**Problem requirements**
Up to and including the line containing "import Sketcher", please reproduce the lines of the listing below, starting from the top.

---

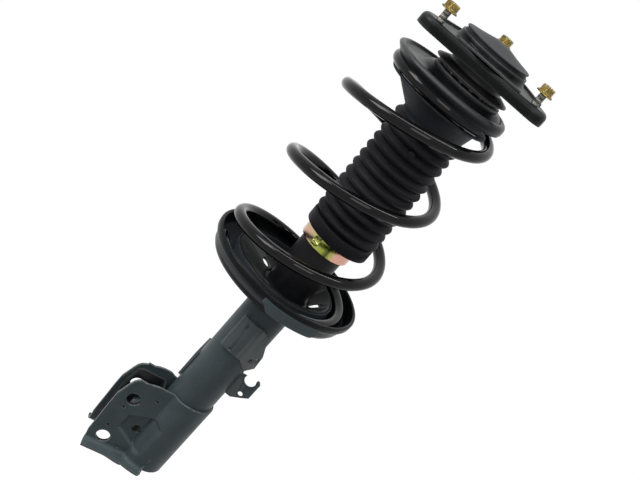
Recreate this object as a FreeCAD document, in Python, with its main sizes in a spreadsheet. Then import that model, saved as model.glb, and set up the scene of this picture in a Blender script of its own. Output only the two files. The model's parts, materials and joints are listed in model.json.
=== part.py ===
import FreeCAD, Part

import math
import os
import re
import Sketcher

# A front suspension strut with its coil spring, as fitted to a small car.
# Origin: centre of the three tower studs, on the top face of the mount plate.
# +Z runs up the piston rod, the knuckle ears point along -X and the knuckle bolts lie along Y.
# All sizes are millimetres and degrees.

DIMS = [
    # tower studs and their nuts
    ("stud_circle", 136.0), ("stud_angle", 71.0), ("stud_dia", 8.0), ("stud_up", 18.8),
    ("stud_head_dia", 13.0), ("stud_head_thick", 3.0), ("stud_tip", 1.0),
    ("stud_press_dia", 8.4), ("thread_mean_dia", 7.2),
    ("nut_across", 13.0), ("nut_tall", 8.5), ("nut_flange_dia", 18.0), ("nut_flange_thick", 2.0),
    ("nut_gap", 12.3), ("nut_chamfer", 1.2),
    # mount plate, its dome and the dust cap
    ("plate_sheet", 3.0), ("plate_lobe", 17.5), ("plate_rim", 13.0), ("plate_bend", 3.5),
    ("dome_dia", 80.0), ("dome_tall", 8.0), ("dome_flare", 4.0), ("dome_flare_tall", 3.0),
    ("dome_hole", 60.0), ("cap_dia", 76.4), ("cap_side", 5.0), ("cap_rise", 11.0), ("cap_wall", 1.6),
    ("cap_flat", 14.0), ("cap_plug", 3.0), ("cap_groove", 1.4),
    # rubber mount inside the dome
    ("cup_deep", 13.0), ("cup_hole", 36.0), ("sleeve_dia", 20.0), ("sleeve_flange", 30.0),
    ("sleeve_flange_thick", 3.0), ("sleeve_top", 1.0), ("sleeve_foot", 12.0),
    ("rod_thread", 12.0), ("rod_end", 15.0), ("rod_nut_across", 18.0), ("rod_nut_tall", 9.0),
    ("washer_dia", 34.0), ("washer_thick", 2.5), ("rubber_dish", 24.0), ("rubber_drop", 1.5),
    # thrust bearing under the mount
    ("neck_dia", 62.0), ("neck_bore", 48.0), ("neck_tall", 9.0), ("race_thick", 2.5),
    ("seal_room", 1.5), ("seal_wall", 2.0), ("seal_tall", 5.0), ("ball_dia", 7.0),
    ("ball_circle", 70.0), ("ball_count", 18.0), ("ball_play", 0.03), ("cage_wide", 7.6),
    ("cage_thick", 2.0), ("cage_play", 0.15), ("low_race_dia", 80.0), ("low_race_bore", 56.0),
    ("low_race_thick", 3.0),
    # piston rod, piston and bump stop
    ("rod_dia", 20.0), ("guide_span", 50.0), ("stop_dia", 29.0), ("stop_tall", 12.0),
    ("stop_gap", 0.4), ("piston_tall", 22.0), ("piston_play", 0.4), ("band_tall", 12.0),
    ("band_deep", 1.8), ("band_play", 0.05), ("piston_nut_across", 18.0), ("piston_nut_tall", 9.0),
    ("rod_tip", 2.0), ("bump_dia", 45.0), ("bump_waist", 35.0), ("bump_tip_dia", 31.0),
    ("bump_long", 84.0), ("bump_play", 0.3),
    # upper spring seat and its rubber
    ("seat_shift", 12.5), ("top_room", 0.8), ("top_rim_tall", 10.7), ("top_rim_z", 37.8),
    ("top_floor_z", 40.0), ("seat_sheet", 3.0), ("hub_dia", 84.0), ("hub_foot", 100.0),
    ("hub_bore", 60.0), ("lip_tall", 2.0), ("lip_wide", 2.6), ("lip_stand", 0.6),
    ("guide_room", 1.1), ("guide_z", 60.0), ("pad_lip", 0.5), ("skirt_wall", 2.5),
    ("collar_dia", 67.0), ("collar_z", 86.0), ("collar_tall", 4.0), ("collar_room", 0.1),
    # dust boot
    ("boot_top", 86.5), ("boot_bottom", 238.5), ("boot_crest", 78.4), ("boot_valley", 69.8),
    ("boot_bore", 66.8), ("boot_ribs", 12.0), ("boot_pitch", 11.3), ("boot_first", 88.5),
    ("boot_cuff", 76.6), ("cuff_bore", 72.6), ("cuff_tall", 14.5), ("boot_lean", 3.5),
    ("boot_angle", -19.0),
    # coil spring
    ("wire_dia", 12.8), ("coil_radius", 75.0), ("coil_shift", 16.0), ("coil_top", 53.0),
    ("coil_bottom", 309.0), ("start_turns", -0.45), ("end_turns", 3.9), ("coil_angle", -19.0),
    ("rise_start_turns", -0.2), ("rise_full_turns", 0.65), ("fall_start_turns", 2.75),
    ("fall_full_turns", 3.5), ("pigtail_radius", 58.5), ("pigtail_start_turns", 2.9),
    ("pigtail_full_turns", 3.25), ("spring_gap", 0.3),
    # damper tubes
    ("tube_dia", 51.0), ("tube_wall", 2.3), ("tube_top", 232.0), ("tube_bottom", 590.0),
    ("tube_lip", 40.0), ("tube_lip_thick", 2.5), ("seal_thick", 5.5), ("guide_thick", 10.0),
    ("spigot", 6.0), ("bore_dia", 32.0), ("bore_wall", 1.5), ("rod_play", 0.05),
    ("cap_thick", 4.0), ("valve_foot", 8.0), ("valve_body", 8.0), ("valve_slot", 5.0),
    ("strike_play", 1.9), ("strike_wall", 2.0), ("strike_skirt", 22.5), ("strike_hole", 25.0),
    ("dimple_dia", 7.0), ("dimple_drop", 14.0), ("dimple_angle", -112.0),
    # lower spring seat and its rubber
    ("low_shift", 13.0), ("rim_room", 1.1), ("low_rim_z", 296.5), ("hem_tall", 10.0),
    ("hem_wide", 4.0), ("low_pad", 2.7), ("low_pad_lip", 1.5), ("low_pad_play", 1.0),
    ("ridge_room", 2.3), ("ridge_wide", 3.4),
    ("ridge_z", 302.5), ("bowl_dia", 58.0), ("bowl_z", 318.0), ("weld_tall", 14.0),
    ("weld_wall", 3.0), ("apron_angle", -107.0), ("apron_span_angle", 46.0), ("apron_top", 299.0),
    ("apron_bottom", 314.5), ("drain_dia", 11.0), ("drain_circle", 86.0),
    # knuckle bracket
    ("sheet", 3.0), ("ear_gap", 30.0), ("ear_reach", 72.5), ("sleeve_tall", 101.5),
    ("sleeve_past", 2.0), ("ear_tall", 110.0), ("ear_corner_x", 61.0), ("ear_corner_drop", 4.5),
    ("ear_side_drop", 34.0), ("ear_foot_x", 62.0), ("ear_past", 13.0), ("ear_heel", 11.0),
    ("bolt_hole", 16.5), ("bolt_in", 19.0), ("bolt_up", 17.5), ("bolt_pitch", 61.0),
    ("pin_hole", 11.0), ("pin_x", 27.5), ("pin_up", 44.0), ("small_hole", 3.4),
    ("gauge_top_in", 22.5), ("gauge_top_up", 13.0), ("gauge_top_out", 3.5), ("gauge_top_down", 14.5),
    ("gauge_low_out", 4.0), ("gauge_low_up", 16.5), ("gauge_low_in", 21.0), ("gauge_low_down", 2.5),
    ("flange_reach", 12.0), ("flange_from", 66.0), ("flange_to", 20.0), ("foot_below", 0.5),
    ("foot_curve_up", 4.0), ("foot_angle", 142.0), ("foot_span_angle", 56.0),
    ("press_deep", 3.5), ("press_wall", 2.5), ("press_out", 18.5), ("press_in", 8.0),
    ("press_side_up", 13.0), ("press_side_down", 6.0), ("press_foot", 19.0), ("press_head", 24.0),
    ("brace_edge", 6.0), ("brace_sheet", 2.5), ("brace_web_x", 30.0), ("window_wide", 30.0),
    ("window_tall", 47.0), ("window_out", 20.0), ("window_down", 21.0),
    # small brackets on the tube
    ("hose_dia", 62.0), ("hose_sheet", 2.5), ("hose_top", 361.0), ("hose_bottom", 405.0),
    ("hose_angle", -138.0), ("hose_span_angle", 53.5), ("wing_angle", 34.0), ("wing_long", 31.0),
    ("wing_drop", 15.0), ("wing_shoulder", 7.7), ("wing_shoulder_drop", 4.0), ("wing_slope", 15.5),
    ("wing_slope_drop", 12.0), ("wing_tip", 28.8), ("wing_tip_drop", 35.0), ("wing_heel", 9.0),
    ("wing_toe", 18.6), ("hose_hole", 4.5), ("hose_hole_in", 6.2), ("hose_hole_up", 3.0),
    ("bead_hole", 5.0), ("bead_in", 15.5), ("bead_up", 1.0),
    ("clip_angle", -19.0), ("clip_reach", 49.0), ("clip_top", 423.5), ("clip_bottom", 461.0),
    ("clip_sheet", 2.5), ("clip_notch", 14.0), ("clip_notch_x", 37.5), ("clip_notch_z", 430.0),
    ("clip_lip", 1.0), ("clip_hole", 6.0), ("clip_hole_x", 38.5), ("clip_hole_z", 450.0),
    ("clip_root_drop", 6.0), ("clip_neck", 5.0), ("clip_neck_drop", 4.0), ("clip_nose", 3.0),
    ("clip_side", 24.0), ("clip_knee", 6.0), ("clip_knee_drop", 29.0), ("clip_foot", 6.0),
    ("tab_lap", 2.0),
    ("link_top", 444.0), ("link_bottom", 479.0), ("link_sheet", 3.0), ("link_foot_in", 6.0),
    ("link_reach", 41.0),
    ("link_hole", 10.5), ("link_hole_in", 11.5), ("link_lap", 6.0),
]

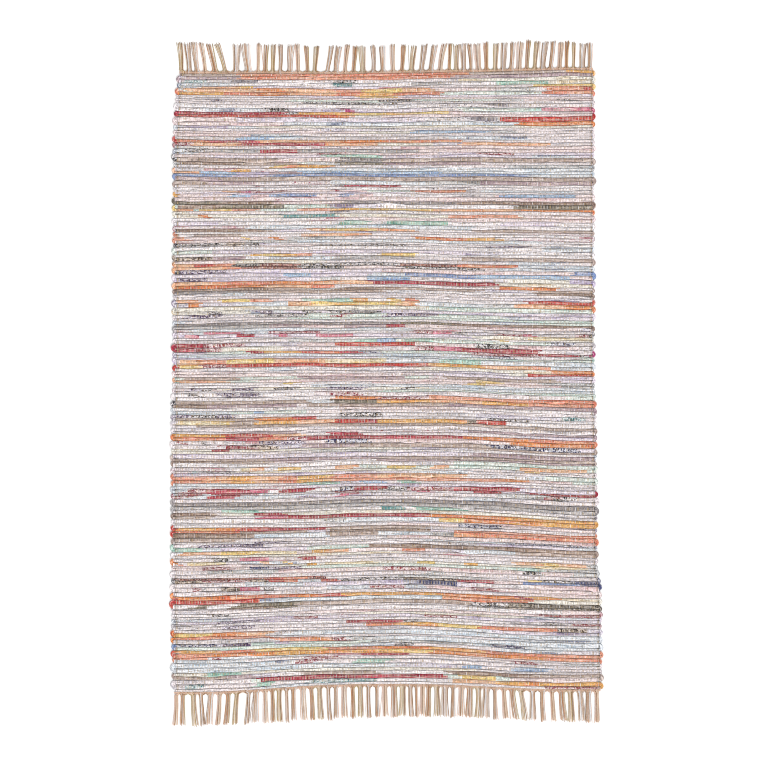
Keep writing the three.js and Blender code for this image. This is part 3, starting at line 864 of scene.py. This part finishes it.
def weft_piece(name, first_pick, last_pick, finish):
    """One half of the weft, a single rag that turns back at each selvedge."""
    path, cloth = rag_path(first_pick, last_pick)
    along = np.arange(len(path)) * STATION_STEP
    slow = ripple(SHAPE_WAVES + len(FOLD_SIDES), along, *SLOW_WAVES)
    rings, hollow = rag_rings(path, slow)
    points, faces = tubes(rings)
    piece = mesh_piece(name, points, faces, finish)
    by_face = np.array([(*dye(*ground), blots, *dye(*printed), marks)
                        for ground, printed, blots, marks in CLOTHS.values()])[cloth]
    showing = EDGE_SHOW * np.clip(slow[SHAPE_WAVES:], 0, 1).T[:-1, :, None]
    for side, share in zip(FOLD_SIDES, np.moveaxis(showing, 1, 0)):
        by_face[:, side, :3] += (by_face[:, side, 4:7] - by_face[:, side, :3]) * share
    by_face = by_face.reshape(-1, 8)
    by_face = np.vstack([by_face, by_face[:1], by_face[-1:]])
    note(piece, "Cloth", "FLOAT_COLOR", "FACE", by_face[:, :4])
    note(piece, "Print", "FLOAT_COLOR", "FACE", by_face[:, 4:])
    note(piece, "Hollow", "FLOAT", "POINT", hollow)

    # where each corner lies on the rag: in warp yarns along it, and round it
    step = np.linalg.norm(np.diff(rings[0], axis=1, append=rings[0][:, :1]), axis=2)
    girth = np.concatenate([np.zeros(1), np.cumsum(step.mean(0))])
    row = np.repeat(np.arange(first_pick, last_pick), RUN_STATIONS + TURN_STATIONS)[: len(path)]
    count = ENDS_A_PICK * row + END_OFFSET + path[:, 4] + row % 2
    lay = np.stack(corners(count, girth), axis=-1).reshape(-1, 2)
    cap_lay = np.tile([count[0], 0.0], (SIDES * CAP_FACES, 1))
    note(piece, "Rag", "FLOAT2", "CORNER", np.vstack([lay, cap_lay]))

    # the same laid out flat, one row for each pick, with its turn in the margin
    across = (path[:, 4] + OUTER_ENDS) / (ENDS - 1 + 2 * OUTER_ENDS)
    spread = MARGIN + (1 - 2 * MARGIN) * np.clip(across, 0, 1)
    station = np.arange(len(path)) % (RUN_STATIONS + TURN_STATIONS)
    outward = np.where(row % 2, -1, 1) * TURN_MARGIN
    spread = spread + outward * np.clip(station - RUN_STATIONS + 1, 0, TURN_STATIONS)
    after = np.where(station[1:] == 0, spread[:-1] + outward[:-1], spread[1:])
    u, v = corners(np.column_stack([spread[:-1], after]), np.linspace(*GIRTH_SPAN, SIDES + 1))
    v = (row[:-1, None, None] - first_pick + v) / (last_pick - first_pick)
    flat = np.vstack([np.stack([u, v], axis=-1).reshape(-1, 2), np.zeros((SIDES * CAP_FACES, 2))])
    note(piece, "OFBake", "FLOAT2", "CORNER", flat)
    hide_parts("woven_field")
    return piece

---

**Finished task**
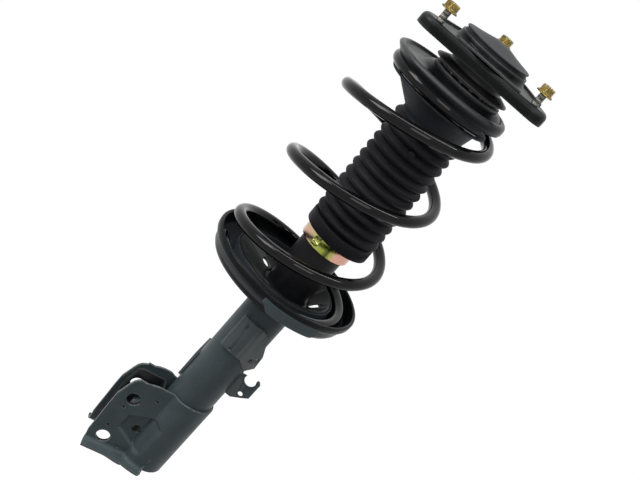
Recreate this object as a FreeCAD document, in Python, with its main sizes in a spreadsheet. Then import that model, saved as model.glb, and set up the scene of this picture in a Blender script of its own. Output only the two files. The model's parts, materials and joints are listed in model.json.
=== part.py ===
import FreeCAD, Part

import math
import os
import re
import Sketcher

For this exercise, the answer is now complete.